Freelances in other media are reporting similar bad experiences and an overwhelming sense that they’re being denied a proper share in the prosperity of the UK’s booming publishing markets. If ever there were a case for a code of conduct for freelance creative contracts, the survey seems to confirm it.
 
Increasingly, freelancing is the only stepping-stone into the media creativity markets. So my personal fear is that without some improvement in commissioning relationships, fewer and fewer talented folk will risk a life of struggling against what feel like unfair odds.
 
The formation of a new generation of creators will dwindle and the publishers who have profited from earlier resources will realise they’ve shot the golden goose. A lose-lose-lose situation if you even begin to consider the public who depend on the stuff for news, information, entertainment and the bed-rock of a national culture.

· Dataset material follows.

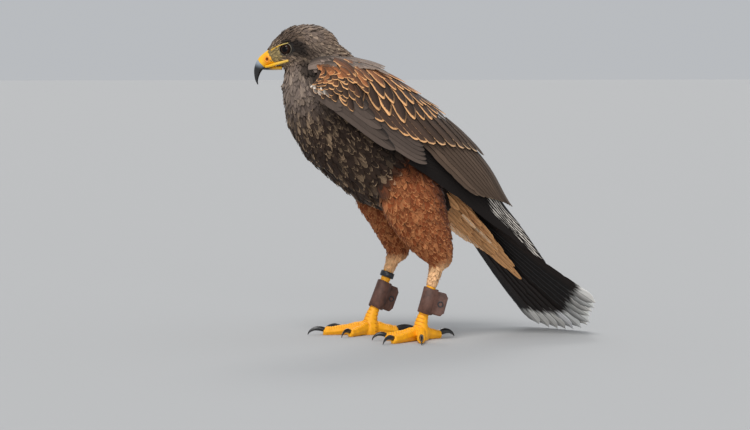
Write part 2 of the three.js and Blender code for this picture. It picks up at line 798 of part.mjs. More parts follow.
// The finished bird

function buildBird() {
  const solids = new Map();
  const add = (name, colour, solid) => solids.set(name, { colour, solid: largest(solid) });
  const onSide = (name, solid) => (name === "left" ? solid : mirrored(solid));

  const beds = [wingBed, mirrored(wingBed)];
  const body = joined([trunk(0), onHead(face()), bothSides(wingSeat(0))]);
  const headCut = { normal: [-0.334, 0, 0.943], at: vec(-92, 0, 281) };
  const neckCut = { normal: [-0.5, 0, 0.866], at: vec(-80, 0, 250) };
  const above = (solid, plane, shift) => solid.trimByPlane(plane.normal, plane.at.dot(vec(...plane.normal)) + shift);
  const below = (solid, plane, shift) => {
    const turned = { normal: plane.normal.map((n) => -n), at: plane.at };
    return above(solid, turned, shift);
  };

  const eyes = bothSides(ball(EYE_RADIUS, EYE_AT));
  const eyeRoom = bothSides(ball(EYE_RADIUS + GAP, EYE_AT));
  const cereRoom = loft(CERE, { sides: 12, rings: 4, grow: GAP }).add(bothSides(loft(GAPE, { sides: 6, rings: 4, grow: GAP })));
  const lowerRoom = loft(LOWER_BILL, { sides: 10, rings: 6, grow: GAP });
  const bill = cut(upperBill(), [loft(CERE, { sides: 12, rings: 4, grow: GAP }), lowerRoom]);
  add("head", "plumage", cut(above(body, headCut, GAP / 2), [onHead(eyeRoom), onHead(cereRoom), onHead(lowerRoom)]));
  add("neck", "plumage", cut(below(above(body, neckCut, GAP / 2), headCut, GAP / 2), beds));
  add("cere", "cere", onHead(cut(cere(), [lowerRoom])));
  add("bill_upper", "bill", onHead(bill));
  add("bill_lower", "bill", onHead(lowerBill()));
  const eyeHalf = (side) => ball(EYE_RADIUS, vec(EYE_AT.x, side * EYE_AT.y, EYE_AT.z));
  add("eye_left", "eye", onHead(eyeHalf(1)));
  add("eye_right", "eye", onHead(eyeHalf(-1)));

  const trunkRoom = trunk(GAP).add(bothSides(wingSeat(GAP)));
  const torso = cut(below(body, neckCut, GAP / 2), beds);
  add("torso", "plumage", torso);
  add("tail", "tail", cut(tail(), [trunkRoom, ground]));
  add("undertail_coverts", "cream", cut(undertailCoverts(), [trunkRoom]));
  add("uppertail_coverts", "cream", cut(uppertailCoverts(), [trunkRoom, ...beds]));

  for (const [name, leg] of Object.entries(LEGS)) {
    const wing = {
      coverts: wingCoverts(),
      secondaries: wingSecondaries(),
      primaries: wingPrimaries(),
      alula: wingAlula(),
    };
    for (const [tier, solid] of Object.entries(wing)) {
      add(`wing_${name}_${tier}`, tier === "coverts" ? "rufous" : "flight", onSide(name, solid));
    }
    const shank = tarsus(leg);
    const shankRoom = tarsus(leg, GAP);
    add(`thigh_${name}`, "rufous", cut(loft(leg.thigh, { sides: 14, rings: 7 }), [trunkRoom, ...beds, shankRoom]));
    const pad = onFoot(leg, 0, footPad());
    const padRoom = onFoot(leg, 0, footPad(GAP));
    add(`tarsus_${name}`, "skin", cut(shank, [padRoom]));
    add(`foot_${name}`, "skin", cut(pad, [ground]));
    const webs = WEBS.map((turn) => onFoot(leg, turn, webSlot));
    DIGITS.forEach((digit, i) => {
      const horn = onFoot(leg, digit.turn, claw(digit));
      const hornRoom = onFoot(leg, digit.turn, loftRoom(digit));
      const finger = cut(onFoot(leg, digit.turn, toe(digit)), [padRoom, ground, hornRoom, ...webs]);
      add(`toe_${name}_${i + 1}`, "skin", finger);
      add(`claw_${name}_${i + 1}`, "horn", cut(horn, [ground]));
    });
    add(`anklet_${name}`, "leather", anklet(leg, name === "left" ? -20 : 10));
  }
  add("leg_ring", "ring", legRing(LEGS.right));

  const boxes = [...solids.values()].map(({ solid }) => solid.boundingBox());
  const middle = (k) => (Math.min(...boxes.map((b) => b.min[k])) + Math.max(...boxes.map((b) => b.max[k]))) / 2;
  const bird = new THREE.Group();
  bird.position.set(-middle(0), -middle(1), 0);
  for (const [name, { colour, solid }] of solids) {
    const material = new THREE.MeshStandardMaterial({ color: COLOURS[colour], roughness: 0.8, metalness: 0 });
    const mesh = new THREE.Mesh(geometryOf(solid), material);
    mesh.name = name;
    bird.add(mesh);
  }
  return bird;
}

// The room that a claw's base takes in the end of its toe.
function loftRoom(digit) {
  const thick = digit.clawThick;
  const base = vec(digit.length - 2.6, 0, 5);
  const stations = [
    { at: base.clone().add(vec(-0.1, 0, 0)), up: thick * 0.9, down: thick * 0.9, side: thick * 0.72 },
    { at: base.clone().add(vec(3 + digit.claw * 0.24, 0, 2)), up: thick, down: thick, side: thick * 0.75 },
  ];
  return loft(stations, { sides: 8, rings: 3, grow: GAP });
}

export default buildBird();
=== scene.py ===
"""Looks of a life-size young Harris's hawk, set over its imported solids.

Sizes and places are in millimetres, in the bird's own frame: +Z up from the floor, the bird faces -X and its
left side faces -Y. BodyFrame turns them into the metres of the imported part.
"""

from __future__ import annotations

import logging
import math
from collections.abc import Callable, Sequence
from dataclasses import dataclass, fields, replace
from enum import Enum

import bmesh
import bpy
import numpy as np
from bmesh.types import BMEdge, BMesh, BMVert
from bpy.types import Material, Mesh, Node, NodeSocket, NodeTree, Object
from mathutils import Matrix, Vector
from mathutils.bvhtree import BVHTree
from mathutils.kdtree import KDTree
from numpy.random import Generator

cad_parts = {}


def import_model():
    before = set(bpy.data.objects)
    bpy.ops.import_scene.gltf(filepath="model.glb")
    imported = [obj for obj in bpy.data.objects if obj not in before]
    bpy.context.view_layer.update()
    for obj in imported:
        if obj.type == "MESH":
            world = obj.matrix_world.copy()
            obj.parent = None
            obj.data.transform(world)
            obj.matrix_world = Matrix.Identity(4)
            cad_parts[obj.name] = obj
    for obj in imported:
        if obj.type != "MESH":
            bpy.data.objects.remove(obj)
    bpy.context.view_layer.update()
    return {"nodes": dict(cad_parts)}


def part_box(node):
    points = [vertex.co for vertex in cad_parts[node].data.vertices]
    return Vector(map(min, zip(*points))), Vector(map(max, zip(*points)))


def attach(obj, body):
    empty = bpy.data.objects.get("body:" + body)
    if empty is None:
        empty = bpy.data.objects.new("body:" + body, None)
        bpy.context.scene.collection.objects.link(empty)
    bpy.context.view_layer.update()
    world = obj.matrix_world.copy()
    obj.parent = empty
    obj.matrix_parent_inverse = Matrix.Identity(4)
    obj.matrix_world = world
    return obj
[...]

A snapshot of the survey results
 
• Thirty-two of the ABSW’s 400+ members responded
• The majority of respondents work self-employed as freelances or self-publishers. A majority are in a creative, rather than a managerial or research role. There’s a sprinkling of PhD students with sidelines in freelance writing.
• Roughly half said they had had some experience of bad contract practices, and for most it had happened more than once. Their experiences spread over a number of years. A few had successfully negotiated the deletion of what they saw as an unfair contract clause.
• Only eight respondents said they owned copyright in their most recent work. Worryingly, six said they don’t know who owns it.
• Similarly thirteen said they had given a licence to all rights on their latest work, only six limiting them, and nine opting for ‘don’t know’.
• Narrative comments make several references to agencies acting as middle-man suppliers to publishers while applying heavily restrictive terms to freelances to prevent direct access to clients.